The concept drew criticism from conservative bloggers although the right had used the same tactic against John Kerry in the 2004 election. In June 2007, front-pagers Matt Stoller and Chris Bowers left MyDD to found a new political blog, OpenLeft, which went online on July 9, 2007.

Founder Jerome Armstrong was known in the blogosphere for his criticisms of Democratic presidential candidate Barack Obama. "I was rooting that it would come down to Edwards and Clinton -- that to me represents a battle of Democratic values and ideas," said Armstrong. "Obama's candidacy is really just personality-driven, wrapped with quasi-religious overtures." As a result, many of the supporters of rival candidate Hillary Clinton migrated to MyDD. However, MyDD was one of the few blogs to let bloggers from all the campaigns post on the front page. Longtime editor Jonathan Singer supported the Illinois Senator, and in June 2008, Josh Orton, the Netroots Nation political director and former Online Outreach director for Barack Obama, joined MyDD as a frontpage blogger. Peter Jukes, aka "brit" on MyDD, wrote a post-cap of the Obama-Clinton primary war on MyDD, titled, "My Story: Flaming for Obama" in September, 2008 for Prospect Magazine which detailed the combative primary on MyDD.
The authors of the blog during this period included Armstrong, Jonathan Singer, Josh Orton, Charles Lemos, Nathan Empsall, Jason Williams, and pseudonym authors desmoinesdemocrat, Senate Guru, and Texas Nate.

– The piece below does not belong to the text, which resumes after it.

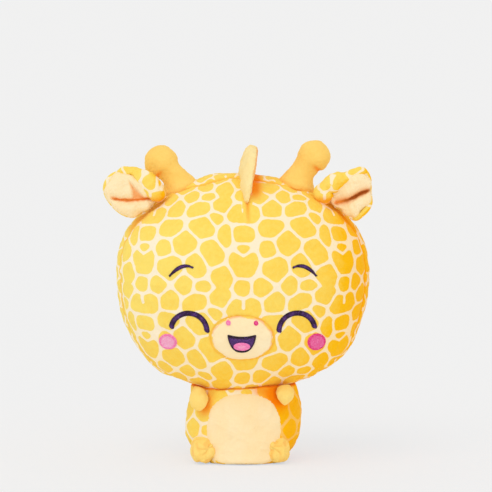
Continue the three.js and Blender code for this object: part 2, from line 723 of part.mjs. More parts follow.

MyDD has been largely dormant since 2010. Its founder, Jerome Armstrong explained that he “had to get out to save from becoming hardened, cynical, and without peace,” citing the negativity in American politics.

Armstrong's last political post on the blog, from October 10, 2016, was entitled "A blowout of historical proportion" and predicted a crushing Clinton victory over Trump in the 2016 presidential election—one for "the record books". As of late 2019 the website is a generic product review site and no longer covers politics.